Abstract

Human visual attention performs the spatio-temporal regularity, an inherent regularity in dynamic vision, for the natural visual tasks. However, recent computational visual attention models still have deficiency to reflect the spatio-temporal regularity thoroughly. Motivated by this, we propose a bio-inspired motion sensitive model to estimate human gaze positions in driving. The proposed model has four key advantages. First, inspired by two types of motion sensitive neurons, this model can perceive the motion cues from different directions spatially and temporally. Second, compared to conventional deep learning based models, this model does not rely on expensive training samples with gaze annotations. Third, the proposed model is based upon the visual signal processing without constructing a complex deep neural network architecture, which enables this model to be implemented with low-cost hardware.
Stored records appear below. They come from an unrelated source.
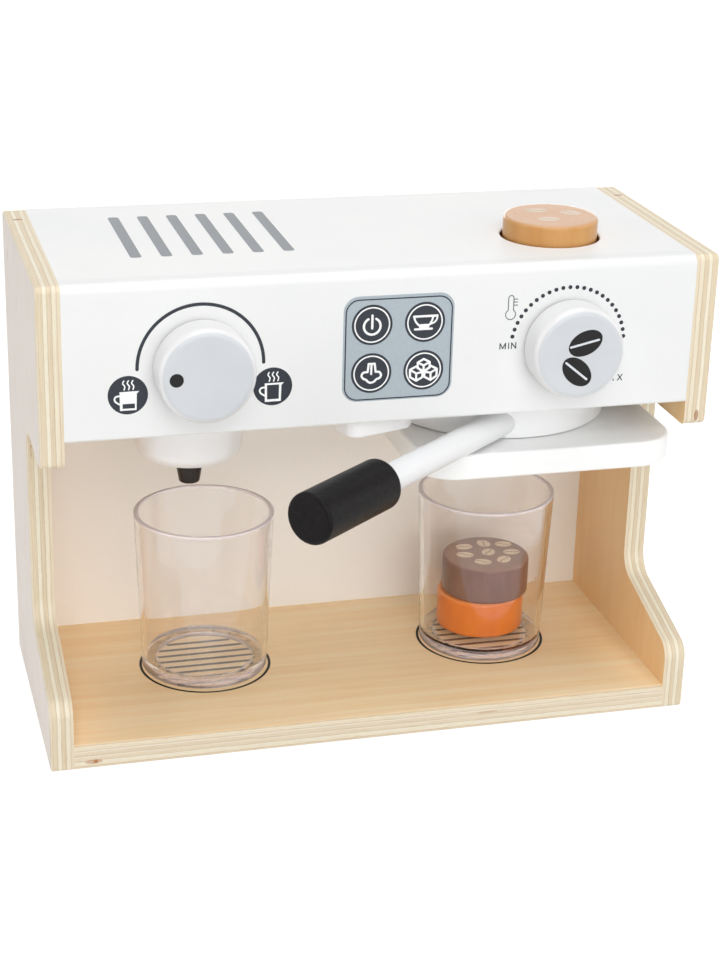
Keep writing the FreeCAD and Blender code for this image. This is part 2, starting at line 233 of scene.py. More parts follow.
def dial(name, node):
    """White turned knob with a cool light grey printed face."""
    s = painted(name, srgb(226, 226, 227), srgb(231, 231, 231), 0.34, None, 0.12, 0.04)
    paint = s.bsdf.inputs["Base Color"].links[0].from_socket
    across, y = s.across(node, False)
    face = s.math("MULTIPLY", s.spread(y, KNOB_Y + 0.0008, KNOB_Y + 0.0016, 1.0, 0.0),
                  s.spread(across, *KNOB_FACE_FADE, 1.0, 0.0))
    tint = s.ramp(s.noise(30, 3), [(0.35, srgb(203, 206, 210)), (0.65, srgb(208, 211, 215))])
    s.colour(s.mix(face, paint, tint))
    return s


def tablet_paint(name, node, side_low, side_high, sheen_top_low, sheen_top_high):
    """Glossy wooden tablet whose printed top face is paler than its sides: the top's own tint with a painted
    reflection of the bright surroundings.
    """
    s = Shader(name, Coat_Weight=0.15, Coat_Roughness=0.08, Specular_IOR_Level=0.3)
    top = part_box(node)[1].z
    grain = s.noise(1.0, 4, 0.6, s.stretched((110, 110, 26)))
    side = s.ramp(grain, [(0.32, side_low), (0.68, side_high)])
    # Top face colour: its own tint made paler, a painted reflection of the bright surroundings
    sheen_cap = s.ramp(s.noise(60, 3), [(0.3, sheen_top_low), (0.7, sheen_top_high)])
    fine = s.noise(900, 3)
    height = s.axes()[2]
    s.colour(s.mix(s.spread(height, top - 0.0009, top - 0.0002), side, sheen_cap))
    s.roughness(fine, 0.27, 0.33)
    s.bump(s.weighted(grain, 0.6, fine, 0.04), 0.03)
    return s


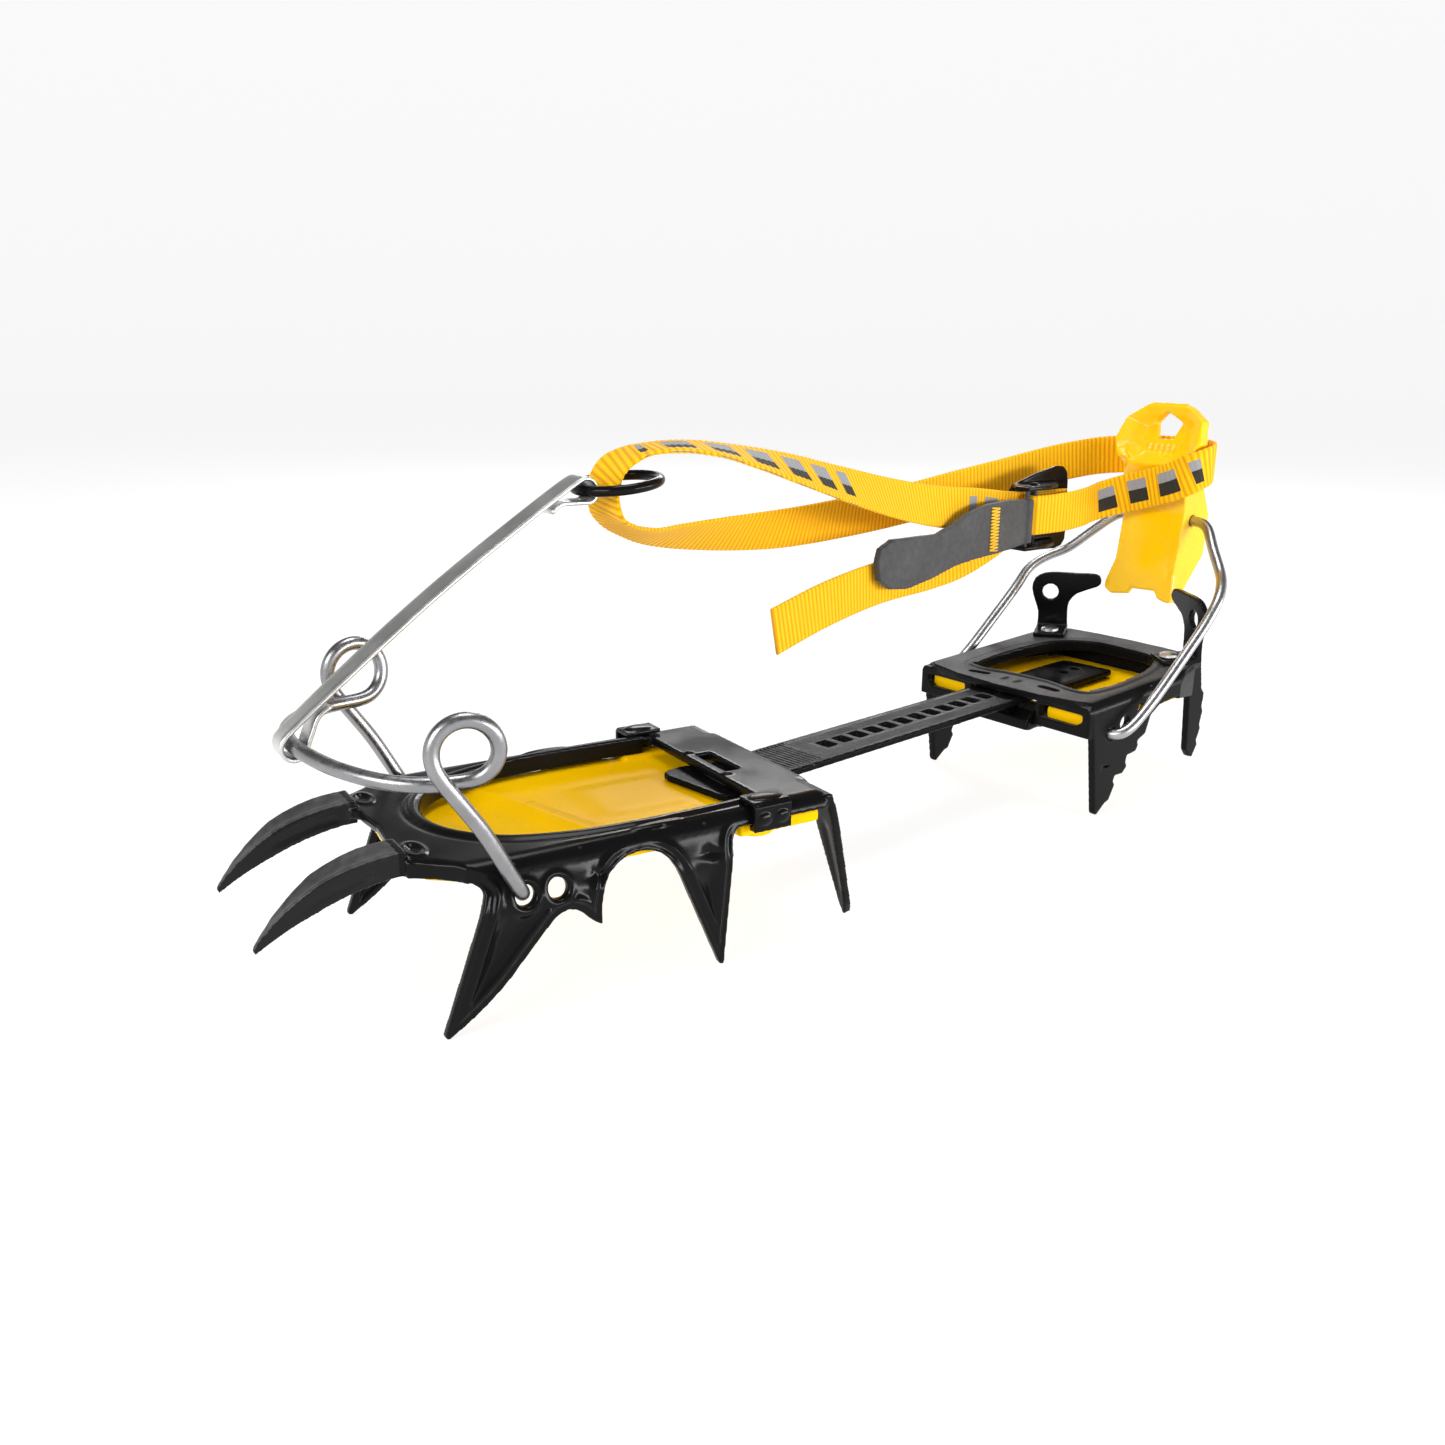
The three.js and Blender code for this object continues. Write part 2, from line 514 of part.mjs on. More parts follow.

Fourth, inspired by the visual pathway in drosophila motion vision, the visual signal processing on directional and depth motion sensitive map largely enhances this model's competence in a similar way of human gaze positions in driving. To test this proposed model, we collect a driving scene dataset from the perspective of egocentric vision that aims to systematically evaluate the performance of spatio-temporal visual attentional models. The video clips in the dataset are categorized into ten popular driving conditions. The proposed model is evaluated by comparing with the human baseline of the gaze positions. Experimental results demonstrate that the proposed model can effectively estimate the human gaze positions in driving and consistently outperforms traditional visual attention models as well as the deep learning based model.